If you’re like me, you want to choose the best dog for your family. I knew I needed an energetic dog for my lively crew so I narrowed it down to Husky vs German Shepherd.
These two breeds are excellent choices and offer many great benefits. To narrow it down, I considered their appearances, personalities, interactions with families, and overall health.
German Shepherds and Huskies have very different appearances. German Shepherds tend to be the larger of the two, weighing in at 50 to 90 pounds to the Husky’s 35 to 65 pounds.
They also measure 22 to 26 inches from paw to shoulder while the Husky only measures 20 to 23 ½ inches.
The German Shepherd is much longer than it is tall, while the Husky is more proportionate and compact. Additionally, this breed has more muscles, which makes up for its higher weight class.

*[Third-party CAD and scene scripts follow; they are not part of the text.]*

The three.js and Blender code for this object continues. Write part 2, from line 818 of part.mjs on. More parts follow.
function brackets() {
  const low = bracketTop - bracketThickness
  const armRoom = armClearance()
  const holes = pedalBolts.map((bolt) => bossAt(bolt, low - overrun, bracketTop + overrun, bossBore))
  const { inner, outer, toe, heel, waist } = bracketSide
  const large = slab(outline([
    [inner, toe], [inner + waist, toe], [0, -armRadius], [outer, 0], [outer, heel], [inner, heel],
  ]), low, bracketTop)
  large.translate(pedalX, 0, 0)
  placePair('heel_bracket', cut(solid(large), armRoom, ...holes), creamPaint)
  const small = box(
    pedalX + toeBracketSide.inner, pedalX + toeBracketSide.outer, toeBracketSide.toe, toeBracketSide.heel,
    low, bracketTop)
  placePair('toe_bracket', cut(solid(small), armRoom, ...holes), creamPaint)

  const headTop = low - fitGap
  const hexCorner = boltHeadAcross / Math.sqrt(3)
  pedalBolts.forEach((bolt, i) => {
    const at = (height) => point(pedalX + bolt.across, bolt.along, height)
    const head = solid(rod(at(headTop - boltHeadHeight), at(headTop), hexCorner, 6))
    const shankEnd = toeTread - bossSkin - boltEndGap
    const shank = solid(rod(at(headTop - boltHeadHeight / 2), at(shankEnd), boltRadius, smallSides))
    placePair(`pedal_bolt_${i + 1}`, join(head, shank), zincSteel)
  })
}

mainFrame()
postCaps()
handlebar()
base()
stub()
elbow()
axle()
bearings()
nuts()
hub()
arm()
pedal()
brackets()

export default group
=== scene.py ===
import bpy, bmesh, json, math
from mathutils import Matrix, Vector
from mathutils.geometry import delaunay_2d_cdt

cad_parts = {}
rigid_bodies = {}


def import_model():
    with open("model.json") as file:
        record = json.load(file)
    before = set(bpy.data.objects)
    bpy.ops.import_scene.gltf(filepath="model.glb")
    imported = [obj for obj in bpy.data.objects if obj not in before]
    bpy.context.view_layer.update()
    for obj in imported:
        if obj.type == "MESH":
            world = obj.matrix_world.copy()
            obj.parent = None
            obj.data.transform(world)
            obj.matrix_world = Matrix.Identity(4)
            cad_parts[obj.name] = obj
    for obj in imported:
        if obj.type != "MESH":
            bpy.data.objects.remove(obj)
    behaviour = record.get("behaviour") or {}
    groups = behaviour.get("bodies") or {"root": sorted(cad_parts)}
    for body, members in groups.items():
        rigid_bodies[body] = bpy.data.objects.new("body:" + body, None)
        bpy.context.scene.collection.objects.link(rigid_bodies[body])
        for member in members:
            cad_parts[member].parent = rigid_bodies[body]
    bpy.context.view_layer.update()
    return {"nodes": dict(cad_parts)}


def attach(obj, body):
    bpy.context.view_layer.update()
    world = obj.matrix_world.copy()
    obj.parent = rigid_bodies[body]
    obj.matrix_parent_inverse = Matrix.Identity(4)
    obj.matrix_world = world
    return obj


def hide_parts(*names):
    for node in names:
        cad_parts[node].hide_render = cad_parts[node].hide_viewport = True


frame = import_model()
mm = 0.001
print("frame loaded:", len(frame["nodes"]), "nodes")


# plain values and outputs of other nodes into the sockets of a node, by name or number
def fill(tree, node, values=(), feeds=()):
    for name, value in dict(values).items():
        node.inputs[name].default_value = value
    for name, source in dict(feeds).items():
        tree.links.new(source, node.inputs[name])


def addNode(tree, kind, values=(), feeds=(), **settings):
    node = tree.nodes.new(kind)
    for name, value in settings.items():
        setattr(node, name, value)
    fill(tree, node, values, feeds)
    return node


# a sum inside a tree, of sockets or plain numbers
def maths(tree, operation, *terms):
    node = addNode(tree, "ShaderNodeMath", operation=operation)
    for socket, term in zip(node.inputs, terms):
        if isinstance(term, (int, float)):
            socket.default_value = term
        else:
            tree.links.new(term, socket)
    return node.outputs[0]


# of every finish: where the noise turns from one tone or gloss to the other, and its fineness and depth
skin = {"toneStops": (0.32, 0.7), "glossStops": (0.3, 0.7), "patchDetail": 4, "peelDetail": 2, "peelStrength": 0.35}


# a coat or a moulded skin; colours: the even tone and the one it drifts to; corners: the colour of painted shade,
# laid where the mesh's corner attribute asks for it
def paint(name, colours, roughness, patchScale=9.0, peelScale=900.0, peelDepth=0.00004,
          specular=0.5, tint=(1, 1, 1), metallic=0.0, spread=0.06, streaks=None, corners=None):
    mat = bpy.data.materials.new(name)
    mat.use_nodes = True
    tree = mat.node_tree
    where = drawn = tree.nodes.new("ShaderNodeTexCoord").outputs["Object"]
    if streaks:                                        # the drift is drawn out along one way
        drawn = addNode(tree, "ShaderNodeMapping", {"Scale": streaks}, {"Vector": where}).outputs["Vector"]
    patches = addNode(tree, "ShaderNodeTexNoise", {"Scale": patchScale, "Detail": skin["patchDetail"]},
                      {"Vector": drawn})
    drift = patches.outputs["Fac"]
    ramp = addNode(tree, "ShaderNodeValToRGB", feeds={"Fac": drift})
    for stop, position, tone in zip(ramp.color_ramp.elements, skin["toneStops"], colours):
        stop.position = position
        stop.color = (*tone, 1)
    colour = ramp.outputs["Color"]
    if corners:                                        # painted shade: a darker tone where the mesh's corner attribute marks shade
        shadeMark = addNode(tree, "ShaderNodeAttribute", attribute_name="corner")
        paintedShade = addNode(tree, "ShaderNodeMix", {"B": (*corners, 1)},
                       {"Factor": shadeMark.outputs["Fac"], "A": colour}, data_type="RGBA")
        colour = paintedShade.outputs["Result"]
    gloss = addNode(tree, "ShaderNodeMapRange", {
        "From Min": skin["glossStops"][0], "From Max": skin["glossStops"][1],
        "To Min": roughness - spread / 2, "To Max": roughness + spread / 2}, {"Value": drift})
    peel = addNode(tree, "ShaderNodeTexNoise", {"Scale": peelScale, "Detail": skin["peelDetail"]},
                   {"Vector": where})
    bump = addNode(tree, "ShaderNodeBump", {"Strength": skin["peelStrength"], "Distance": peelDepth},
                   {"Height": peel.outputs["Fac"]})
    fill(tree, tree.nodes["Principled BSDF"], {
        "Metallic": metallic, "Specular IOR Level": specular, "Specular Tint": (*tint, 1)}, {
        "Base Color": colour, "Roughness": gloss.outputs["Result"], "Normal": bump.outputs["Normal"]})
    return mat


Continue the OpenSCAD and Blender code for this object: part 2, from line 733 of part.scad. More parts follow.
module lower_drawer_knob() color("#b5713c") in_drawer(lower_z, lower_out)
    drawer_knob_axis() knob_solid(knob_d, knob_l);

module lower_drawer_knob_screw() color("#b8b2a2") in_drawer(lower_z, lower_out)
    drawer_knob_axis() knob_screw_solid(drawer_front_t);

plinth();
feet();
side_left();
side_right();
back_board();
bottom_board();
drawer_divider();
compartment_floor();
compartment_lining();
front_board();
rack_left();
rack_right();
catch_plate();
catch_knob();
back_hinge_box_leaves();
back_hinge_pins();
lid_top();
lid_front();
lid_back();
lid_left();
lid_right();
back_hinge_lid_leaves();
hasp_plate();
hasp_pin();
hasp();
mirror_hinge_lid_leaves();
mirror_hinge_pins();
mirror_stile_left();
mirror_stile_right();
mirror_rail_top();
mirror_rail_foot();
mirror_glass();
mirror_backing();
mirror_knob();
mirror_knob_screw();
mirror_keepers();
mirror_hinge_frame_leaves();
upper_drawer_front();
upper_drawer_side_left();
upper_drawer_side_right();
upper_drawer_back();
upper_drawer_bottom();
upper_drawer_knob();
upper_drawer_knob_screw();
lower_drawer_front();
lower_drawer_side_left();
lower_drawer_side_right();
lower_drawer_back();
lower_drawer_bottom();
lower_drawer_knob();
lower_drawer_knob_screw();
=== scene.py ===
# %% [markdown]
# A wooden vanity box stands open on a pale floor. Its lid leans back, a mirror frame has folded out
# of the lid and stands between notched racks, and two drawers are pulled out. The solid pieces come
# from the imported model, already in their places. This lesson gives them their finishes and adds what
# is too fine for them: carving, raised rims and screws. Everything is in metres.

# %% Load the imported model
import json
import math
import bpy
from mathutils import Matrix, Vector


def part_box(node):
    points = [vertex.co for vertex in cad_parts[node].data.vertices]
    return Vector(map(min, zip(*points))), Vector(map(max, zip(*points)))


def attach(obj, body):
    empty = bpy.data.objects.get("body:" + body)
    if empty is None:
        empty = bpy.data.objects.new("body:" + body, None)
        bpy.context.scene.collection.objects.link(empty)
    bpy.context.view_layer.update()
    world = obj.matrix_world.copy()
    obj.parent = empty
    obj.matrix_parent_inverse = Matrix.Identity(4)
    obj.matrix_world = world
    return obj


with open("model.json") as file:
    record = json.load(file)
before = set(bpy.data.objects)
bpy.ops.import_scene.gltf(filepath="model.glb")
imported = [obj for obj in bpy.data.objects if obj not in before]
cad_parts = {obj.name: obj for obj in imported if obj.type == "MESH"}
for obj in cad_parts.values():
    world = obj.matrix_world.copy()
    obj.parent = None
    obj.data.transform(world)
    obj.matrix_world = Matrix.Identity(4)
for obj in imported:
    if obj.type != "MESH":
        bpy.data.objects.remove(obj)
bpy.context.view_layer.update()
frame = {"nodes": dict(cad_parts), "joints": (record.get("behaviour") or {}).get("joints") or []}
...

Both breeds feature a fluffy double coat, which is known for keeping them warm in the German and Arctic climates. The traditional coloring of the German Shepherd is black and tan, although there are ten other recognized colors. The Husky is traditionally white and gray but is recognized in nine total colors. The Husky typically has a much fluffier coat.
The Husky typically has blue eyes but may have different colored eyes while the German Shepherd will almost always have dark-colored eyes. Their tails are both long and thick but when the Husky is alert, its tail curls up its back.
Huskies are well-known for being intelligent and independent while being very affectionate. However, they are not a needy type of dog. They have an excellent ability to learn but can be very naughty, making them best for capable dog owners.
Known for being pack dogs, Huskies need an owner who can be a leader. They are also escape artists and will attempt to wander from the home at any given opportunity.
German Shepherds are also very intelligent; however, they are much easier to train. They also enjoy having a job to do so they are frequently used as service animals or in service fields, like the army.
Huskies are very friendly and, unlike German Shepherds, do not make good watchdogs. Both dogs need a lot of exercise or negative behaviors will start to emerge. Huskies are prone to digging and may tear up your garden while German Shepherds are known for chewing.
Huskies are great family pets and are excellent with children. They are great in multi-dog households; however, if you want to raise one in a multi-pet household with smaller pets, you will need to integrate them at a very young age to overpower the natural urge to hunt.
German Shepherds, on the other hand, benefit greatly from early exposure to young children. Doing this makes them great family pets who become gentle and protective. Like Huskies, they have to be integrated into a multi-pet household at a very young age.
Huskies have an average lifespan of 12 to 14 years. They are most commonly prone to having cataracts and hip dysplasia.
German Shepherds, however, live a shorter time at 7 to 10 years. They are known for experiencing several health problems, including elbow dysplasia, myelopathy, hip dysplasia, and bloat.
What Is Easier to Train, Husky Or German Shepherd?
German Shepherds can be trained to do nearly anything and can work in a variety of fields. In addition to learning basic commands, they are more than capable of learning complex procedures. Socialization will need to be done at an early age.
Huskies, on the other hand, need the leadership that comes from training. They require physical and mental stimulation to keep them busy and out of trouble. However, they are harder to train than German Shepherds as they are more mischievous.
Do German Shepherds Make Good First Dogs?
German Shepherds are intelligent, obedient, and energetic, making them perfect for a first-time dog. They are also highly tolerant and very affectionate. They are patient, forming strong bonds with your family. Highly active, they will keep up with your active lifestyle.
Choosing a new dog can be a lot of fun because of all the puppies you get to interact with along the way. However, when it comes down to choosing a Husky vs German Shepherd, it’s a very serious decision to make.
You will need to consider how the dog is going to interact with your family, what its health is going to be like, what kind of personality it will have, and what kind of look you want it to have. Once you make your decision, you will have a very rewarding experience.